— start Provided material —

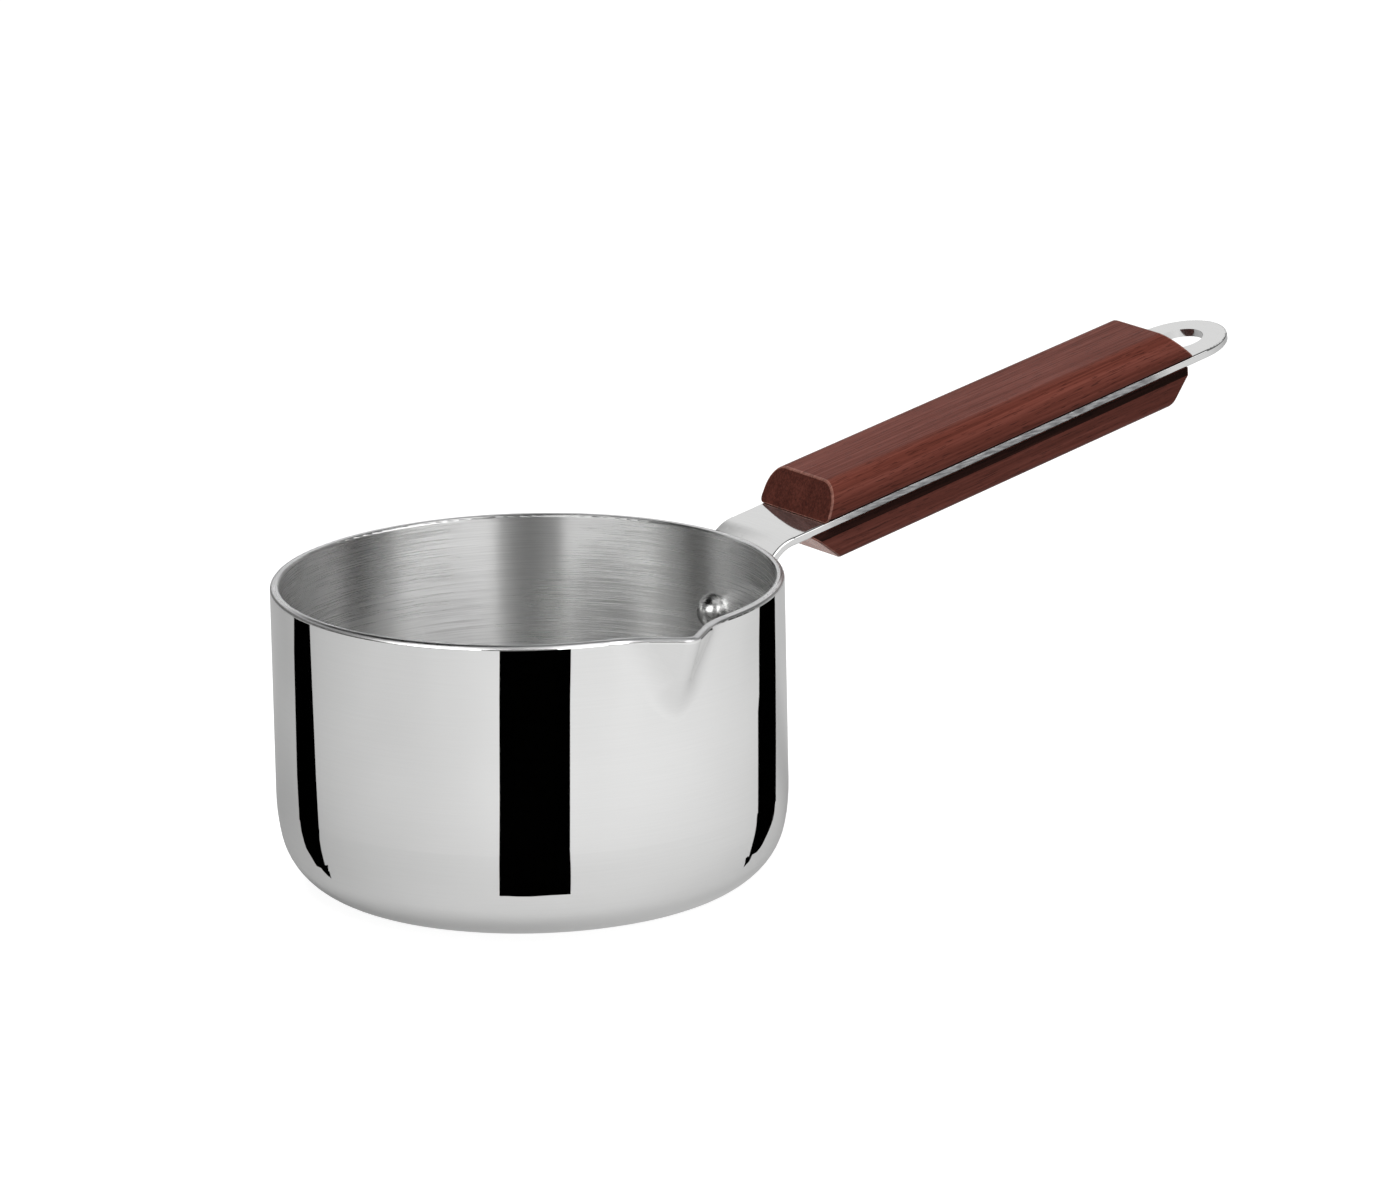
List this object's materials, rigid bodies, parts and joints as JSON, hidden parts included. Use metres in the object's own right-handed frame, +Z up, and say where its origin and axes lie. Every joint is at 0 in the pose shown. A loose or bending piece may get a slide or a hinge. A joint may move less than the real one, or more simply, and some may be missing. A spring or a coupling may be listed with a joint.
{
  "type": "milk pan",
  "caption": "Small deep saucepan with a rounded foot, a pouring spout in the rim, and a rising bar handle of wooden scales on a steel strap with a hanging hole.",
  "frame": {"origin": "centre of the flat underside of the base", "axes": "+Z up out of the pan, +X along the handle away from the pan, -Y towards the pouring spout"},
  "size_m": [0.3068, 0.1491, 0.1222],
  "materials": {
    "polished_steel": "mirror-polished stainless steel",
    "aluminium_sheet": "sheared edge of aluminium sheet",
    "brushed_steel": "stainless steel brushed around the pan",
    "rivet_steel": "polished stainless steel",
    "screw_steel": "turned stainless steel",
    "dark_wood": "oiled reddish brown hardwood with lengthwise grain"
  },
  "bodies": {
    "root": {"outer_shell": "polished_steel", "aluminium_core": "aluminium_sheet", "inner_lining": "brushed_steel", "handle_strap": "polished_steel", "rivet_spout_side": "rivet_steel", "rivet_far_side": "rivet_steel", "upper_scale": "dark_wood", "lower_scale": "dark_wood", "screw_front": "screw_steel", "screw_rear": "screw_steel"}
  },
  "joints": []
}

— end Provided material —

# Task:
Write the data from above out again, exactly.

# Result of this task:
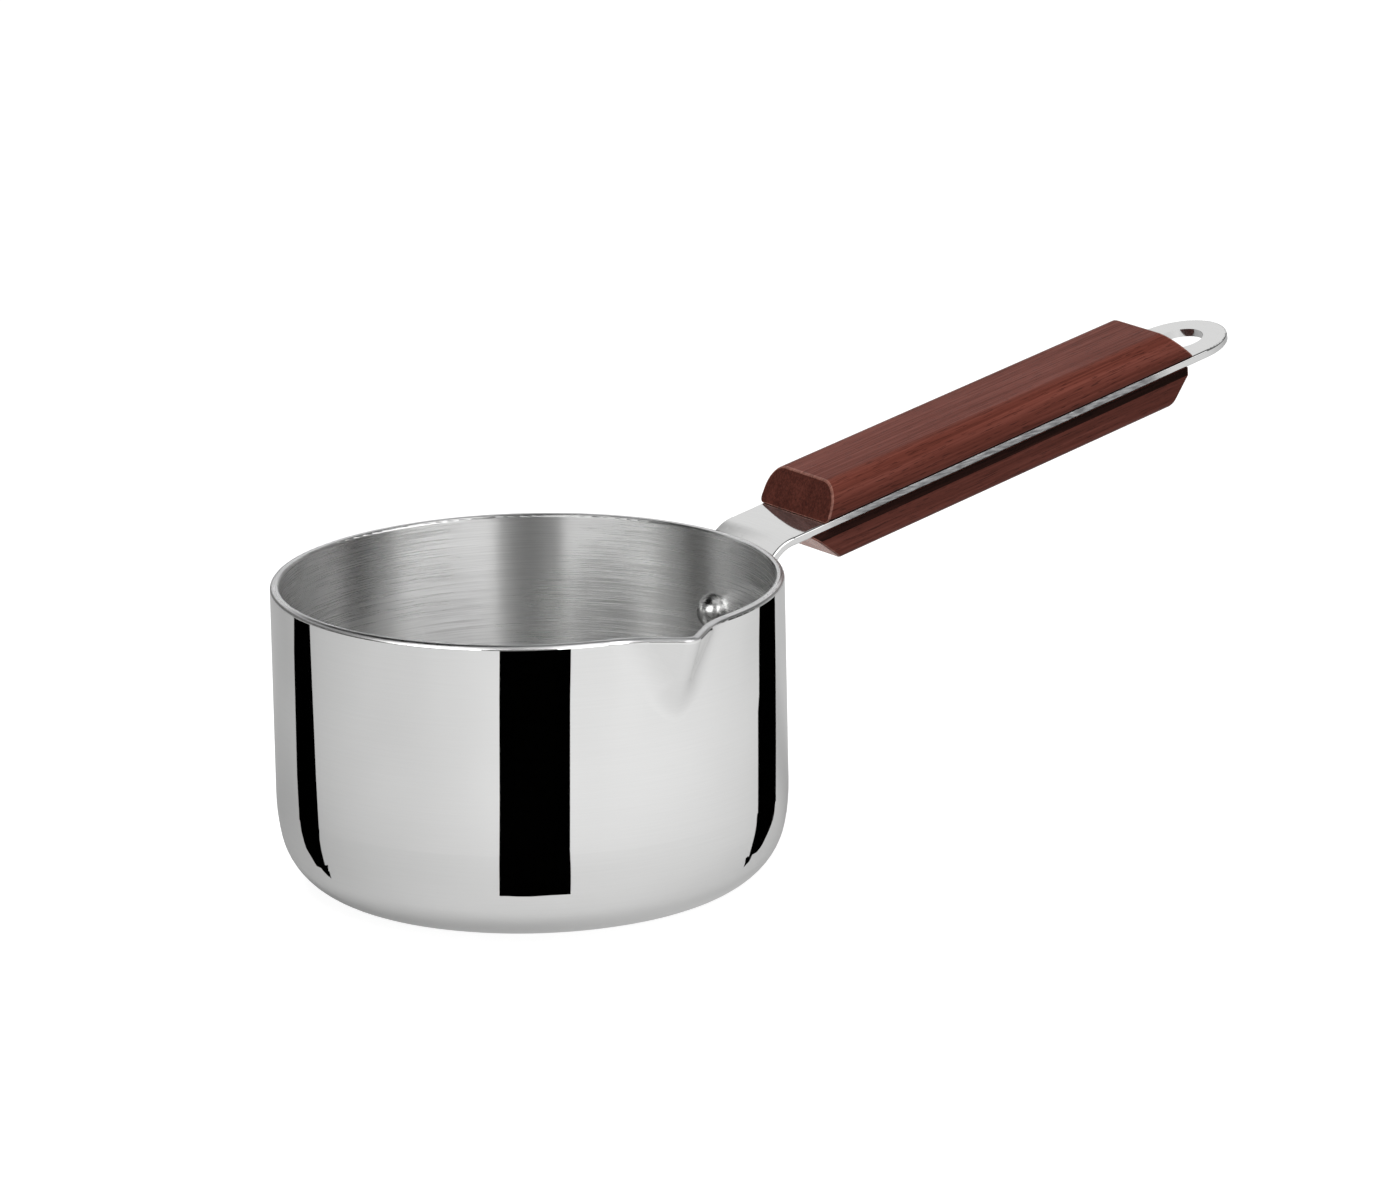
List this object's materials, rigid bodies, parts and joints as JSON, hidden parts included. Use metres in the object's own right-handed frame, +Z up, and say where its origin and axes lie. Every joint is at 0 in the pose shown. A loose or bending piece may get a slide or a hinge. A joint may move less than the real one, or more simply, and some may be missing. A spring or a coupling may be listed with a joint.
{
  "type": "milk pan",
  "caption": "Small deep saucepan with a rounded foot, a pouring spout in the rim, and a rising bar handle of wooden scales on a steel strap with a hanging hole.",
  "frame": {"origin": "centre of the flat underside of the base", "axes": "+Z up out of the pan, +X along the handle away from the pan, -Y towards the pouring spout"},
  "size_m": [0.3068, 0.1491, 0.1222],
  "materials": {
    "polished_steel": "mirror-polished stainless steel",
    "aluminium_sheet": "sheared edge of aluminium sheet",
    "brushed_steel": "stainless steel brushed around the pan",
    "rivet_steel": "polished stainless steel",
    "screw_steel": "turned stainless steel",
    "dark_wood": "oiled reddish brown hardwood with lengthwise grain"
  },
  "bodies": {
    "root": {"outer_shell": "polished_steel", "aluminium_core": "aluminium_sheet", "inner_lining": "brushed_steel", "handle_strap": "polished_steel", "rivet_spout_side": "rivet_steel", "rivet_far_side": "rivet_steel", "upper_scale": "dark_wood", "lower_scale": "dark_wood", "screw_front": "screw_steel", "screw_rear": "screw_steel"}
  },
  "joints": []
}